Duke vs. North Carolina is Ali vs. Frazier, the Giants vs.
the Dodgers, the Red Sox vs. the Yankees. Hell, it's bigger
than that. This is the Democrats vs. the Republicans, the
Yankees vs. the Confederates, capitalism vs. communism. All
right, okay, the Life Force vs. the Death Instinct, Eros vs.
Thanatos. Is that big enough?" The basketball
rivalry between Duke and North Carolina is the fiercest
blood feud in college athletics. To legions of otherwise
reasonable adults, it is a conflict that surpasses sports;
it is locals against outsiders, elitists against populists,
even good against evil. It is thousands of grown men and
women with jobs and families screaming themselves hoarse at
eighteen-year-old basketball geniuses, trading conspiracy
theories in online chat rooms, and weeping like babies when
their teams -- when they -- lose.

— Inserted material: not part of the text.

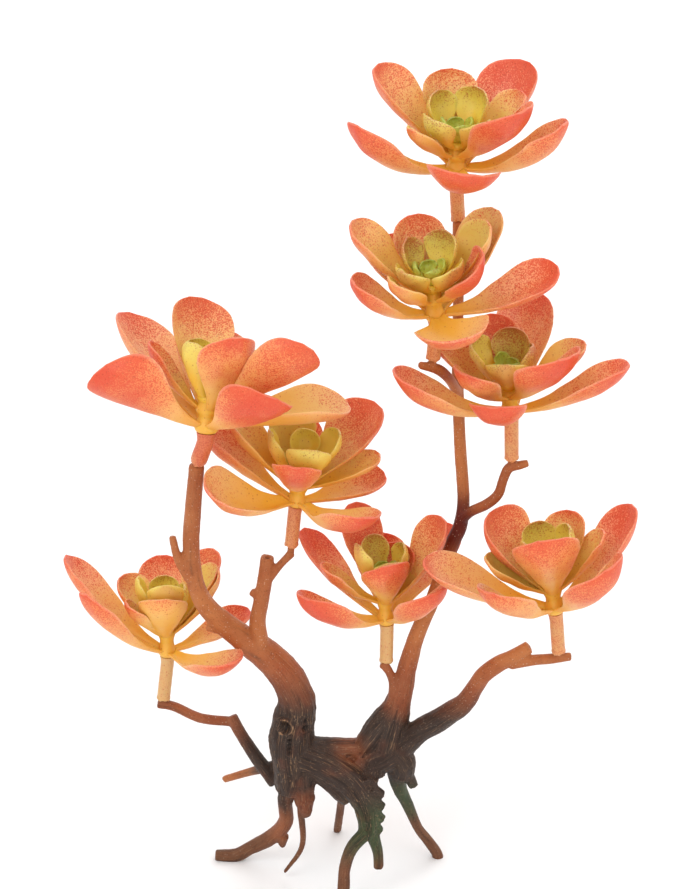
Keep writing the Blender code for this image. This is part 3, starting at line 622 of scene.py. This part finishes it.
def makeStem(headName, material, number):
    head, look = heads[headName], stemShape
    axes, seat, elbow, way = neckLine(head)
    up, size = axes[2], head["size"]
    foot = seat + way * head["gap"]
    straight = np.linalg.norm(elbow - foot)
    total = straight + (look["elbowDrop"] + look["top"]) * size
    radius, bore, lip = look["radius"] * max(size, 1), look["bore"], look["lip"]
    # from the top down the outside, then up the bore
    high, low = total - look["collar"], look["lipTop"]
    profile = [(look["topRadius"], total), (radius * 1.14, total - 0.05),
               (radius * 1.04, total - look["collar"] / 2), (radius, high)]
    steps = max(int((total - 6) / 1.5), 2)
    for step in range(1, steps):
        waved = radius * (1 + look["wavy"] * sin(step * 2.3 + number))
        profile.append((waved, high + (low - high) * step / steps))
    profile += [(radius * 0.99, low), (lip, 1.1), (lip, 0.35), (lip - 0.25, 0), (bore + 0.15, 0.02),
                (bore, 0.5), (bore, look["boreDepth"]), (0.3, look["boreDepth"] + 0.2)]
    piece = turnedPiece(headName + "Stem", profile, 24)
    points = getPoints(piece) / mm
    height = points[:, 2].copy()
    tones = np.full(len(height), stemTones[headName])
    setMarks(piece, "stemMarks", np.stack([height / total, tones], axis=1))
    # the moulded lip is ragged
    rim = np.clip(1.4 - height, 0, 1.4) / 1.4
    angle = np.arctan2(points[:, 1], points[:, 0])
    ragged = 0.35 * np.sin(angle * 3 + number * 1.7) + 0.25 * np.sin(angle * 7 + number)
    outside = np.hypot(points[:, 0], points[:, 1]) > bore + 0.05
    points[:, 2] = height + ragged * rim * outside * look["ragged"] + 0.4 * rim
    # bend the straight sleeve over its elbow
    blend = np.clip((points[:, 2] - straight + 2) / 4, 0, 1)
    blend = (blend * blend * (3 - 2 * blend))[:, None]
    towards = way * (1 - blend) + up * blend
    towards = towards / np.linalg.norm(towards, axis=1)[:, None]
    right = axes[0] - towards * (towards @ axes[0])[:, None]
    right = right / np.linalg.norm(right, axis=1)[:, None]
    away = np.cross(towards, right)
    along = points[:, 2:]
    line = np.where(along < straight, foot + way * along, elbow + up * (along - straight))
    setPoints(piece, (line + right * points[:, :1] + away * points[:, 1:2]) * mm)
    finishPiece(piece, headName + "_stem", material, 50)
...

In North Carolina,
where both schools are located, the rivalry may be a way of
aligning oneself with larger philosophic ideals -- of
choosing teams in life -- a tradition of partisanship that
reveals the pleasures and even the necessity of hatred.
What makes people invest their identities in what is
elsewhere seen as "just a game"? What made North Carolina
senator John Edwards risk alienating voters by telling a
reporter, "I hate Duke basketball"? What makes people care
so much? The answers have a lot to do with class
and culture in the South, and author Will Blythe expands a
history of an epic grudge into an examination of family,
loyalty, privilege, and Southern manners. As the season
unfolds, Blythe, the former longtime literary editor of
Esquire and a lifelong Tar Heels fan, immerses
himself in the lives of the two teams, eavesdropping on
practice sessions, hanging with players, observing the
arcane rituals of fans, and struggling to establish some
basic human kinship with Duke's players and proponents. With
Blythe's access to the coaches, the stars, and the bit
players, the book is both a chronicle of personal obsession
and a picaresque record of social history.